▶ [DATASET SECTION]:
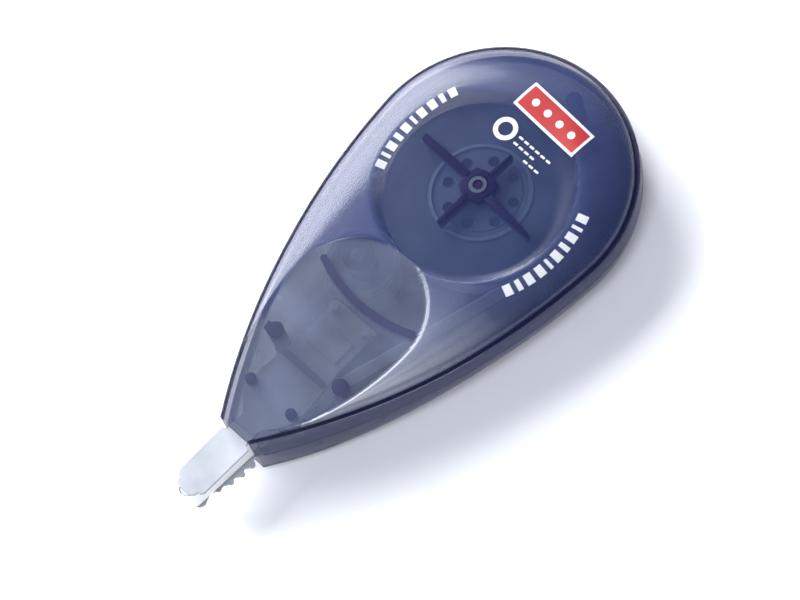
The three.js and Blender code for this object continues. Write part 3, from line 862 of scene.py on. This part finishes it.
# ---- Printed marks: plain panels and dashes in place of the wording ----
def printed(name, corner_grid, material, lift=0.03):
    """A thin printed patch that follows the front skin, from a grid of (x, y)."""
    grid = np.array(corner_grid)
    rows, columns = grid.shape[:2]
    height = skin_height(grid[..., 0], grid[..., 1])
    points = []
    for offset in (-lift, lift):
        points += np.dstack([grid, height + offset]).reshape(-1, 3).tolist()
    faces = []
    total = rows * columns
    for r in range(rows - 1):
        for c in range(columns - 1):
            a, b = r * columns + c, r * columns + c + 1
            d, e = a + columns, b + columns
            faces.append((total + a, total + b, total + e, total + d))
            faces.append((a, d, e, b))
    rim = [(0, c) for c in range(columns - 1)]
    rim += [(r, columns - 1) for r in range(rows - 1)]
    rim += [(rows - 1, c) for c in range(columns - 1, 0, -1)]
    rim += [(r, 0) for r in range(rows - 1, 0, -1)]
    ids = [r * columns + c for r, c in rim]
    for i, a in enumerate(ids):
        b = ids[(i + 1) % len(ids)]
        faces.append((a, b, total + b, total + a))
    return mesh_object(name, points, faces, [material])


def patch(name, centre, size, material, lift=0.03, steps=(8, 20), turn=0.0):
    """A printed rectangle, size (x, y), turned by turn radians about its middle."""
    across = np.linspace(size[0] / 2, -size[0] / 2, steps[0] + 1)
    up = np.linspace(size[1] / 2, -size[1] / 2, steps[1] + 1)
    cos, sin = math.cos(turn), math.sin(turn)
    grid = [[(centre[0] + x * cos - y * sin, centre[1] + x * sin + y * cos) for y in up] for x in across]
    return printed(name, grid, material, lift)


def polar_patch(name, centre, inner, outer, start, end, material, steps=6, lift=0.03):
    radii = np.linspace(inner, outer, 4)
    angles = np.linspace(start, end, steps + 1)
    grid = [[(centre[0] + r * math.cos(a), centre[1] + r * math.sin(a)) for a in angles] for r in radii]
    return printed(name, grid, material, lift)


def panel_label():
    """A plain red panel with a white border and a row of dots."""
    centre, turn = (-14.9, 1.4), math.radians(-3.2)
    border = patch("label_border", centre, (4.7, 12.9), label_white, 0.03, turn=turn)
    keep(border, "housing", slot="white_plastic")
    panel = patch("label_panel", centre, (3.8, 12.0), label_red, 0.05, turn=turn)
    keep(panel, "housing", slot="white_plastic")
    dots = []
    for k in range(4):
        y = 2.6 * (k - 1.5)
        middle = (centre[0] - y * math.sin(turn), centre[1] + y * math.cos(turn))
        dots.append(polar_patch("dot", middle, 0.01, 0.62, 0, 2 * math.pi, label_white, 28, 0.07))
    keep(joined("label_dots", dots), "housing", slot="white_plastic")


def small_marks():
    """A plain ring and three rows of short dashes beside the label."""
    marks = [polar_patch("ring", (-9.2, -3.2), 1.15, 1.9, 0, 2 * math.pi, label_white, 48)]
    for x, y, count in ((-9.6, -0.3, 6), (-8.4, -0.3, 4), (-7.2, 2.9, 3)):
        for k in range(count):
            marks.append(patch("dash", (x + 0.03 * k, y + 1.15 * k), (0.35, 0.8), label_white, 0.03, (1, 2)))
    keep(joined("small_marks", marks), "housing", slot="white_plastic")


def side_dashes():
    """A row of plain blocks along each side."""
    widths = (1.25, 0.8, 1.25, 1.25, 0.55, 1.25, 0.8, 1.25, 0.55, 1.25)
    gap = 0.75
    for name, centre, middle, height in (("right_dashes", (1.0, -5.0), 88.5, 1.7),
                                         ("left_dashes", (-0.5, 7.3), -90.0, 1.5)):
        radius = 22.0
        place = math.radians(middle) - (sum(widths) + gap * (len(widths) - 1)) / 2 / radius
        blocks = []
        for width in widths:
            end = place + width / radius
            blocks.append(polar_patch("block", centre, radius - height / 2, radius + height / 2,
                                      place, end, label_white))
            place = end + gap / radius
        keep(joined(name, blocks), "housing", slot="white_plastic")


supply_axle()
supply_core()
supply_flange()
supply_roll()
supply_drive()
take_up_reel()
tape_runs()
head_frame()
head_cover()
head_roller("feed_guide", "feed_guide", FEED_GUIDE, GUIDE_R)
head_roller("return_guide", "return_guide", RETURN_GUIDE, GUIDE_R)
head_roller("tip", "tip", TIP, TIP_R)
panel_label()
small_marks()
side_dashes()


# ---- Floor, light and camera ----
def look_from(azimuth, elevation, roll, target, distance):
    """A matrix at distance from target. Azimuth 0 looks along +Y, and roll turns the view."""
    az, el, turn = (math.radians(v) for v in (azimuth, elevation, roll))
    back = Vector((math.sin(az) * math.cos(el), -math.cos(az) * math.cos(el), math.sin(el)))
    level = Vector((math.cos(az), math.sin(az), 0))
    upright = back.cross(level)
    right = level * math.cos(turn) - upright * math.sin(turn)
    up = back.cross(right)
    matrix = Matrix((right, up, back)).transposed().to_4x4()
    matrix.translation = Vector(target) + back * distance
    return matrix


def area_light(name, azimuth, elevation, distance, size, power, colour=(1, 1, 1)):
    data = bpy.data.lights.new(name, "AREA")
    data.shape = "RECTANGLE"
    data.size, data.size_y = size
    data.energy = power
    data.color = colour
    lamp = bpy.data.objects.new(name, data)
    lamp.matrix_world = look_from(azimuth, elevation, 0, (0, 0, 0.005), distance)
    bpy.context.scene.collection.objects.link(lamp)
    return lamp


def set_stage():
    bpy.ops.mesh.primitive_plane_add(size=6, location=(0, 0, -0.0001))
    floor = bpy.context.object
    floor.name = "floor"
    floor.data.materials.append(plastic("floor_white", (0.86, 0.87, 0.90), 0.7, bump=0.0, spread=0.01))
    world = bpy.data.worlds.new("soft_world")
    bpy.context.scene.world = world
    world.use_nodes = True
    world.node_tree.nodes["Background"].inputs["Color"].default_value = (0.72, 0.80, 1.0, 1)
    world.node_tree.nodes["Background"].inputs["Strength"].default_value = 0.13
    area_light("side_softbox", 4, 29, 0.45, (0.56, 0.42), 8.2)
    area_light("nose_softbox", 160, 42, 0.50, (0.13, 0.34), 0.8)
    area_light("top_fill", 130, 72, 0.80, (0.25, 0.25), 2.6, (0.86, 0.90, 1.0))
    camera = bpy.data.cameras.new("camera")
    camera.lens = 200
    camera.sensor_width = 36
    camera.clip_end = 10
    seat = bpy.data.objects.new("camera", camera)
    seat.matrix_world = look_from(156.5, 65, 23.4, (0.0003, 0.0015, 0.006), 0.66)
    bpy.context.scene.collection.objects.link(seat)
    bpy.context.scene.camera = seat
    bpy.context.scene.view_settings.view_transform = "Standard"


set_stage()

▶ [GIVEN EXERCISE]:
Could you quote the material above in full, exactly as it stands?

▶ [REPLY]:
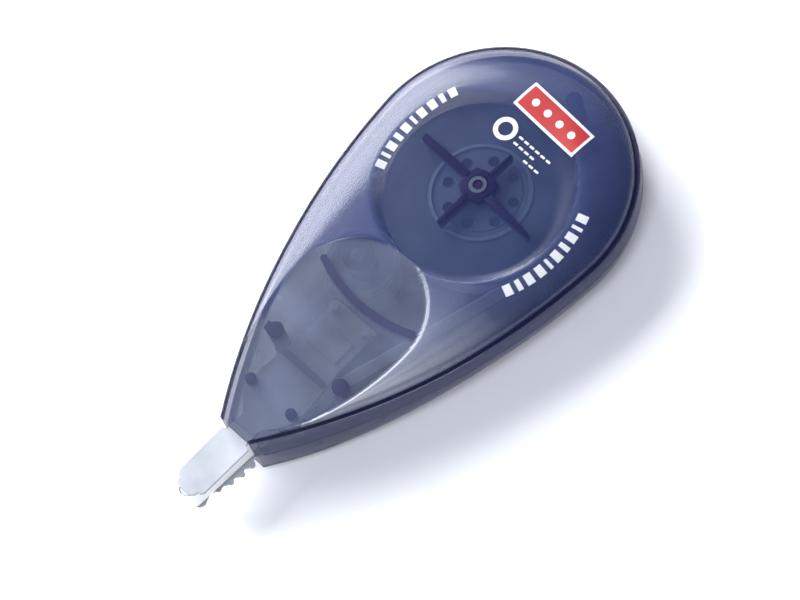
The three.js and Blender code for this object continues. Write part 3, from line 862 of scene.py on. This part finishes it.
# ---- Printed marks: plain panels and dashes in place of the wording ----
def printed(name, corner_grid, material, lift=0.03):
    """A thin printed patch that follows the front skin, from a grid of (x, y)."""
    grid = np.array(corner_grid)
    rows, columns = grid.shape[:2]
    height = skin_height(grid[..., 0], grid[..., 1])
    points = []
    for offset in (-lift, lift):
        points += np.dstack([grid, height + offset]).reshape(-1, 3).tolist()
    faces = []
    total = rows * columns
    for r in range(rows - 1):
        for c in range(columns - 1):
            a, b = r * columns + c, r * columns + c + 1
            d, e = a + columns, b + columns
            faces.append((total + a, total + b, total + e, total + d))
            faces.append((a, d, e, b))
    rim = [(0, c) for c in range(columns - 1)]
    rim += [(r, columns - 1) for r in range(rows - 1)]
    rim += [(rows - 1, c) for c in range(columns - 1, 0, -1)]
    rim += [(r, 0) for r in range(rows - 1, 0, -1)]
    ids = [r * columns + c for r, c in rim]
    for i, a in enumerate(ids):
        b = ids[(i + 1) % len(ids)]
        faces.append((a, b, total + b, total + a))
    return mesh_object(name, points, faces, [material])


def patch(name, centre, size, material, lift=0.03, steps=(8, 20), turn=0.0):
    """A printed rectangle, size (x, y), turned by turn radians about its middle."""
    across = np.linspace(size[0] / 2, -size[0] / 2, steps[0] + 1)
    up = np.linspace(size[1] / 2, -size[1] / 2, steps[1] + 1)
    cos, sin = math.cos(turn), math.sin(turn)
    grid = [[(centre[0] + x * cos - y * sin, centre[1] + x * sin + y * cos) for y in up] for x in across]
    return printed(name, grid, material, lift)


def polar_patch(name, centre, inner, outer, start, end, material, steps=6, lift=0.03):
    radii = np.linspace(inner, outer, 4)
    angles = np.linspace(start, end, steps + 1)
    grid = [[(centre[0] + r * math.cos(a), centre[1] + r * math.sin(a)) for a in angles] for r in radii]
    return printed(name, grid, material, lift)


def panel_label():
    """A plain red panel with a white border and a row of dots."""
    centre, turn = (-14.9, 1.4), math.radians(-3.2)
    border = patch("label_border", centre, (4.7, 12.9), label_white, 0.03, turn=turn)
    keep(border, "housing", slot="white_plastic")
    panel = patch("label_panel", centre, (3.8, 12.0), label_red, 0.05, turn=turn)
    keep(panel, "housing", slot="white_plastic")
    dots = []
    for k in range(4):
        y = 2.6 * (k - 1.5)
        middle = (centre[0] - y * math.sin(turn), centre[1] + y * math.cos(turn))
        dots.append(polar_patch("dot", middle, 0.01, 0.62, 0, 2 * math.pi, label_white, 28, 0.07))
    keep(joined("label_dots", dots), "housing", slot="white_plastic")


def small_marks():
    """A plain ring and three rows of short dashes beside the label."""
    marks = [polar_patch("ring", (-9.2, -3.2), 1.15, 1.9, 0, 2 * math.pi, label_white, 48)]
    for x, y, count in ((-9.6, -0.3, 6), (-8.4, -0.3, 4), (-7.2, 2.9, 3)):
        for k in range(count):
            marks.append(patch("dash", (x + 0.03 * k, y + 1.15 * k), (0.35, 0.8), label_white, 0.03, (1, 2)))
    keep(joined("small_marks", marks), "housing", slot="white_plastic")


def side_dashes():
    """A row of plain blocks along each side."""
    widths = (1.25, 0.8, 1.25, 1.25, 0.55, 1.25, 0.8, 1.25, 0.55, 1.25)
    gap = 0.75
    for name, centre, middle, height in (("right_dashes", (1.0, -5.0), 88.5, 1.7),
                                         ("left_dashes", (-0.5, 7.3), -90.0, 1.5)):
        radius = 22.0
        place = math.radians(middle) - (sum(widths) + gap * (len(widths) - 1)) / 2 / radius
        blocks = []
        for width in widths:
            end = place + width / radius
            blocks.append(polar_patch("block", centre, radius - height / 2, radius + height / 2,
                                      place, end, label_white))
            place = end + gap / radius
        keep(joined(name, blocks), "housing", slot="white_plastic")


supply_axle()
supply_core()
supply_flange()
supply_roll()
supply_drive()
take_up_reel()
tape_runs()
head_frame()
head_cover()
head_roller("feed_guide", "feed_guide", FEED_GUIDE, GUIDE_R)
head_roller("return_guide", "return_guide", RETURN_GUIDE, GUIDE_R)
head_roller("tip", "tip", TIP, TIP_R)
panel_label()
small_marks()
side_dashes()


# ---- Floor, light and camera ----
def look_from(azimuth, elevation, roll, target, distance):
    """A matrix at distance from target. Azimuth 0 looks along +Y, and roll turns the view."""
    az, el, turn = (math.radians(v) for v in (azimuth, elevation, roll))
    back = Vector((math.sin(az) * math.cos(el), -math.cos(az) * math.cos(el), math.sin(el)))
    level = Vector((math.cos(az), math.sin(az), 0))
    upright = back.cross(level)
    right = level * math.cos(turn) - upright * math.sin(turn)
    up = back.cross(right)
    matrix = Matrix((right, up, back)).transposed().to_4x4()
    matrix.translation = Vector(target) + back * distance
    return matrix


def area_light(name, azimuth, elevation, distance, size, power, colour=(1, 1, 1)):
    data = bpy.data.lights.new(name, "AREA")
    data.shape = "RECTANGLE"
    data.size, data.size_y = size
    data.energy = power
    data.color = colour
    lamp = bpy.data.objects.new(name, data)
    lamp.matrix_world = look_from(azimuth, elevation, 0, (0, 0, 0.005), distance)
    bpy.context.scene.collection.objects.link(lamp)
    return lamp


def set_stage():
    bpy.ops.mesh.primitive_plane_add(size=6, location=(0, 0, -0.0001))
    floor = bpy.context.object
    floor.name = "floor"
    floor.data.materials.append(plastic("floor_white", (0.86, 0.87, 0.90), 0.7, bump=0.0, spread=0.01))
    world = bpy.data.worlds.new("soft_world")
    bpy.context.scene.world = world
    world.use_nodes = True
    world.node_tree.nodes["Background"].inputs["Color"].default_value = (0.72, 0.80, 1.0, 1)
    world.node_tree.nodes["Background"].inputs["Strength"].default_value = 0.13
    area_light("side_softbox", 4, 29, 0.45, (0.56, 0.42), 8.2)
    area_light("nose_softbox", 160, 42, 0.50, (0.13, 0.34), 0.8)
    area_light("top_fill", 130, 72, 0.80, (0.25, 0.25), 2.6, (0.86, 0.90, 1.0))
    camera = bpy.data.cameras.new("camera")
    camera.lens = 200
    camera.sensor_width = 36
    camera.clip_end = 10
    seat = bpy.data.objects.new("camera", camera)
    seat.matrix_world = look_from(156.5, 65, 23.4, (0.0003, 0.0015, 0.006), 0.66)
    bpy.context.scene.collection.objects.link(seat)
    bpy.context.scene.camera = seat
    bpy.context.scene.view_settings.view_transform = "Standard"


set_stage()